Top State Solar Incentives Reference (2026)
In addition to the federal 30% ITC, many states offer their own incentives that can dramatically shorten your payback period. Here are the top programs for 2026:
| State | Avg. Rate ($/kWh) | Key Incentive | Est. Payback (Yrs) |
|---|---|---|---|
| California | $0.32 | NEM 3.0 (export credits), SGIP battery rebate | 5–7 |
| New York | $0.23 | NY-Sun incentive ($0.20–$0.50/W), SREC-II | 6–8 |
| Massachusetts | $0.29 | SMART program, MassSave rebates | 5–7 |
| Texas | $0.14 | Local utility rebates (varies), property tax exemption | 8–11 |
| Florida | $0.15 | Full retail net metering, sales tax exemption | 9–12 |
| Arizona | $0.14 | APS/TEP rebates, 25-yr property tax exemption | 8–10 |
| Colorado | $0.16 | Xcel Energy rebate, sales & property tax exemptions | 7–9 |
| New Jersey | $0.18 | TI-SRECs (approx $90/MWh), sales tax exemption | 6–8 |
For a complete, personalized lookup of incentives available in your area, visit the Database of State Incentives for Renewables and Efficiency (DSIRE), maintained by NC State University.
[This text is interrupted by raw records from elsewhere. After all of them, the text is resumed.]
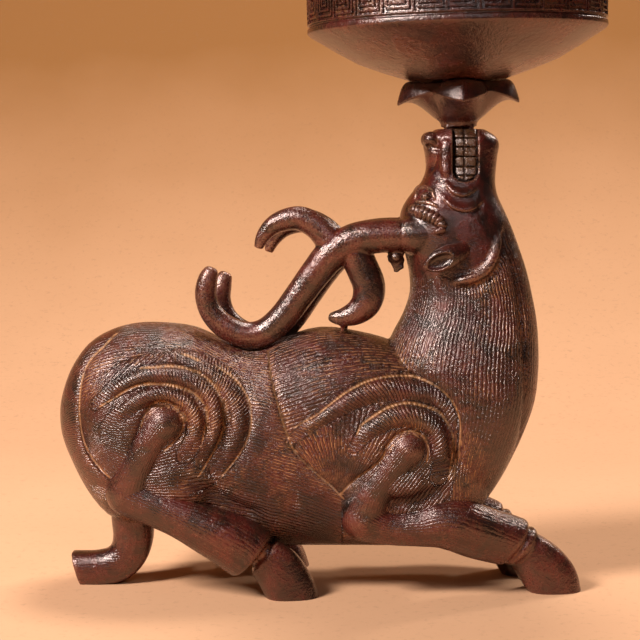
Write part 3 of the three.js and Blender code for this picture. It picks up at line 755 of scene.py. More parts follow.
def body_form():
    """Trunk, neck and head with the rolls of haunch, shoulder, mouth and jowl as one plain form."""
    forms = [along_x("trunk_form", TRUNK), along_z("neck_form", NECK)]
    for side in (1, -1):
        for part in (HAUNCH, SHOULDER, THIGH_FLESH, ARM_FLESH):
            x, y, z = part["centre"]
            forms.append(ball("muscle", (x, side * y, z), part["radii"]))
        for places in HAUNCH_ROLLS + SHOULDER_ROLLS:
            forms.append(roll("spiral_roll", swelled(places), side, RISE["spiral"], ends=SPIRAL_ENDS))
        for places in MOUTH_ROLLS:
            forms.append(roll("mouth_roll", places, side, RISE["mouth"], steps=3, sides=16))
        forms.append(roll("lip_ridge", LIP_RIDGE, side, RISE["lip"], steps=3, sides=16))
        forms.append(roll("jowl", JOWL, side, RISE["jowl"], steps=3, sides=12))
        forms.append(limb("antler_root", ANTLER_ROOT, side))
        x, y, z = NOSE_BALL["place"]
        forms.append(ball("nose_ball", (x, side * y, z), NOSE_BALL["radii"], 24))
    return fuse("body", forms, VOXEL["body"], smooth=2)


def refine_head(obj):
    """Splits the mesh of the face once more, so that it can be carved finely."""
    pick_only(obj)
    bpy.ops.object.mode_set(mode="EDIT")
    mesh = bmesh.from_edit_mesh(obj.data)
    for face in mesh.faces:
        _, y, z = face.calc_center_median() / MM
        face.select_set(z > FACE["low"] and abs(y) > FACE["inner"])
    bmesh.update_edit_mesh(obj.data)
    bpy.ops.mesh.subdivide(number_cuts=1)
    bpy.ops.object.mode_set(mode="OBJECT")
    pick_only(obj)
    bpy.ops.object.shade_smooth()


def groove(near, kind):
    """Depth of a sharp groove along a line at each point."""
    depth, width, run = CUTS[kind]
    return depth * near.fade(run) * cusp(near.far, width)


def carve_flank(flat):
    """The carved lines of the flank: how far they move each point, and how far away the next line is."""
    move = np.zeros(len(flat))
    seam = np.full(len(flat), float(SEAM_REACH))
    lines = [(line, "crease") for line in CREASES]
    lines += [(HAUNCH_KNOB, "haunch_knob"), (SHOULDER_KNOB, "shoulder_knob")]
    lines += [(MANTLE, "mantle"), (TAIL_BAND, "tail_band")]
    for line, kind in lines:
        near = Follow(flat, line)
        move -= groove(near, kind)
        closer = np.abs(near.offset) < np.abs(seam)
        seam[closer] = near.offset[closer]
    for line in (FORE_CREVICE, HIND_CREVICE):
        near = Follow(flat, line)
        move -= CREVICE["depth"] * near.fade(CREVICE["fade"]) * bump(near.far, CREVICE["width"])
    return move, seam


def carve_head(flat):
    """How far nostril, creases and eye socket move each point of the head."""
    nostril = Follow(flat, NOSTRIL)
    move = -NOSTRIL_CUT["depth"] * bump(nostril.far, NOSTRIL_CUT["width"])
    lines = [(NOSE_CREASE, "nose")]
    lines += [(line, "mouth") for line in MOUTH_CREASES]
    lines += [(THROAT_STRIP, "throat"), (JOWL_EDGE, "jowl")]
    for line, kind in lines:
        move -= groove(Follow(flat, line), kind)
    away = (flat - EYE_SOCKET["place"]) / EYE_SOCKET["radii"]
    return move - EYE_SOCKET["depth"] * bump(np.hypot(*away.T), EYE_SOCKET["width"])


def carve_mouth(flat):
    """The open side of the mouth with its rounded corner: the move of each point, and the teeth in it."""
    x, z = flat.T
    middle = (MOUTH["left"] + MOUTH["right"]) / 2
    half = (MOUTH["right"] - MOUTH["left"]) / 2
    below = np.maximum(0, MOUTH["turn"] - z) / MOUTH["round"]
    away = (np.hypot((x - middle) / half, below) - 1) * half
    opened = 1 - step_up(away, -MOUTH["edge"], MOUTH["edge"])
    gum = np.minimum.reduce([np.abs(z - row) for row in TEETH_ROWS] + [np.abs(x - TEETH_SPLIT)])
    tooth = step_up(gum, *TOOTH_EDGE) * step_up(-away, *TOOTH_MARGIN)
    floor = np.interp(x, [MOUTH["left"], MOUTH["right"]], [MOUTH["deep"], MOUTH["shallow"]])
    return opened * (tooth - floor), opened * tooth


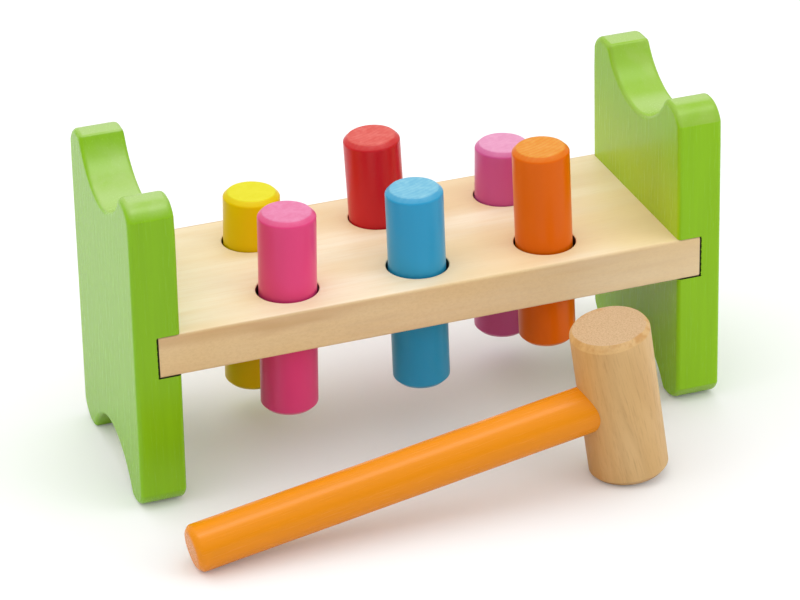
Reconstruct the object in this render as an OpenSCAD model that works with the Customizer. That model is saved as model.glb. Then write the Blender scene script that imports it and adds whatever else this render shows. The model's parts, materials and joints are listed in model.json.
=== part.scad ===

The Environmental Impact of Going Solar
Beyond financial returns, solar energy delivers significant environmental benefits. The average 8 kW residential system in the U.S. offsets approximately 5.5 metric tons of CO₂ per year—equivalent to planting 90 trees annually or taking one gasoline car off the road entirely.
Over a 25-year lifespan, that single residential system avoids approximately 125–140 metric tons of carbon dioxide emissions. That’s the equivalent of not driving 320,000 miles in a standard passenger vehicle, or the carbon sequestered by 2,100+ tree seedlings grown for 10 years (EPA equivalency factors, 2024).
As the U.S. electrical grid becomes cleaner over time, the marginal environmental benefit of each new solar installation is somewhat reduced—but solar’s distributed generation model also reduces transmission losses (which waste 5–6% of all grid electricity) and provides local energy resilience during extreme weather events.